Yep, saw that in the Steidl list, time to get it. I am glad to hear that it has been granted decent reproduction.

It should be remembered that AA photographed many subjects in addition to the grand landscapes for which he is famous. A cursory review of any of his monographs will reveal a broad range of images limited only by his view camera ethic. You will see nice portraits, many buildings, different objects and those of social comment. The angel in the railroad yard, Manzanar interment camp are subjects that RA could have appreciated. Weston said you can take a good picture of anything and photographed a toilet seat to prove it. I don't believe that RA achieved that standard in some of his efforts.

Thanks Mike. For me, Adam's writings are synergistic with his photographs. One adds great value to the other. They are both sparse and dense at the same time. Book ordered.

I have the previous Aperture version of the book and it is a classic. Hopefully the tritone separations are as good in the Steidl reprint.

Like Walker Evans, Lee Friedlander and William Eggleston, it took a while for me to appreciate Robert Adams' work. When I finally "got it", it was an epiphany. Prior to understanding their work, my own photography was based on the art of exclusion--leaving out the "ugly" stuff. Robert Adams, et.al, showed me that ugly stuff is really quite beautiful. His writing could be inspirational but the "conversation" book "Along Some Rivers" showed me he could also be elitist. No matter, his photography is transcendent.

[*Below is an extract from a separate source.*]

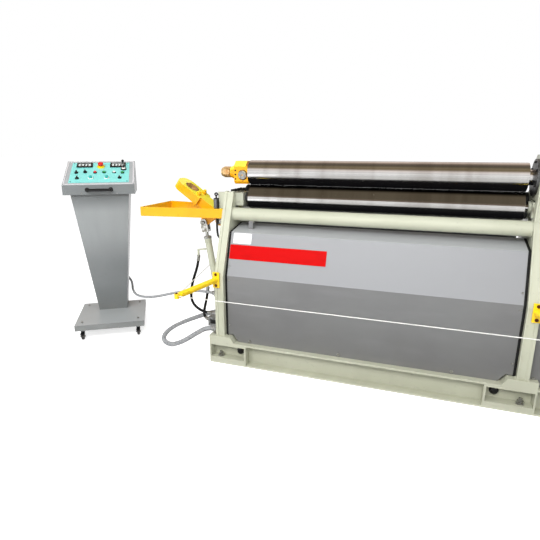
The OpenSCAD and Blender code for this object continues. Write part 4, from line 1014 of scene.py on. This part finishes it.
# Cards that polished steel alone sees: on the floor, over the tie tube, and a folded one in the
# gap between the rolls with a faint brown glow.
dull_brown, rim_brown = (0.13, 0.105, 0.07, 1.0), (0.30, 0.235, 0.19, 1.0)
card_black = glowing("dark_card", (0.006, 0.006, 0.007, 1.0))
card_grey = glowing("grey_card", (0.84, 0.84, 0.82, 1.0))
card_brown = glowing("brown_card", dull_brown)
depth, height = card_brown.axes()[1:]
rim = card_brown.mix(height.step(1.076, 1.105), rim_brown, dull_brown)
card_brown.set("Emission Color", card_brown.mix(depth.step(-0.055, -0.02), rim, (0, 0, 0, 1)))
card("far_card", [(-9.0, 0.004), (-1.5, 0.004)], card_grey)
card("front_card", [(-1.5, 0.006), (-0.29, 0.006)], card_black)
card("rear_card", [(0.30, 0.004), (3.5, 0.004)], card_black)
card("tie_card", [(-0.165, 0.999), (-0.11, 1.0015), (-0.05, 1.0015)], card_black)
card("gap_card_lower", [(-0.115, 1.078), (-0.115, 1.112), (-0.04, 1.136), (0.30, 1.136)],
     card_brown)
card("gap_card_upper", [(-0.113, 1.115), (-0.04, 1.138), (0.30, 1.138)], card_black)

# The sky that mirrors see has bands along the rolls: grey at the horizon, a white window above
# it, a warm ceiling edge, and a dark roof overhead and behind. round_ is 0 at the front, 1 at
# the back.
world = bpy.data.worlds.new("studio")
scene.world = world
world.use_nodes = True
tree = world.node_tree
x, y, z = wired(tree, "SeparateXYZ", inputs={0: wired(tree, "TexCoord")}).siblings().values()
round_ = z.math("ARCTAN2", z, y * -1.0) / np.pi
bands = wired(tree, "ValToRGB", inputs={0: round_})
ramp = bands.out.node.color_ramp
stops = ((0.0, (0.69, 0.69, 0.68)), (0.05, (1.16, 1.16, 1.14)), (0.10, (0.72, 0.70, 0.70)),
         (0.15, (1.02, 0.97, 0.95)), (0.20, (0.84, 0.75, 0.69)), (0.253, (0.31, 0.25, 0.18)),
         (0.307, (0.188, 0.14, 0.074)), (0.362, (0.276, 0.217, 0.137)),
         (0.421, (0.174, 0.137, 0.087)), (0.484, (0.111, 0.092, 0.063)),
         (0.554, (0.139, 0.111, 0.087)), (0.634, (0.287, 0.215, 0.165)),
         (0.734, (0.73, 0.59, 0.50)), (0.85, (0.80, 0.70, 0.64)), (0.95, (0.1, 0.09, 0.08)))
while len(ramp.elements) < len(stops):
    ramp.elements.new(0.5)
for element, (place, colour) in zip(ramp.elements, stops):
    element.position, element.color = place, (*colour, 1.0)
mirrored, spread_light, white = (
    wired(tree, "Background", inputs={"Color": colour, "Strength": strength})
    for colour, strength in ((bands, 1.15), ((1, 1, 1, 1), 0.48), ((1, 1, 1, 1), 1.0)))
rays = wired(tree, "LightPath").siblings()
light = wired(tree, "MixShader", inputs={0: rays["Is Glossy Ray"], 1: spread_light, 2: mirrored})
shown = rays["Is Camera Ray"] + rays["Is Transmission Ray"]
feed(tree, tree.nodes["World Output"].inputs[0],
     wired(tree, "MixShader", inputs={0: shown, 1: light, 2: white}))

I was surprised to find I don't have "The New West" in my library. I have fixed that oversight now.

Thanks so much for this heads up. I grew up in Colorado Springs at more or less the time when Adams was making images on the Front Range. So for me there is an edge of nostalgia to add to the senses of beauty, vast space and predictable housing. My places for exploration every day were the rough gravelly grounds around the new build where it blended into high prairie. The grown me mourns the loss of wilderness, but the child me celebrates those magical in-between spaces.

Your comparison of Robert Adams to Wendell Berry is spot on.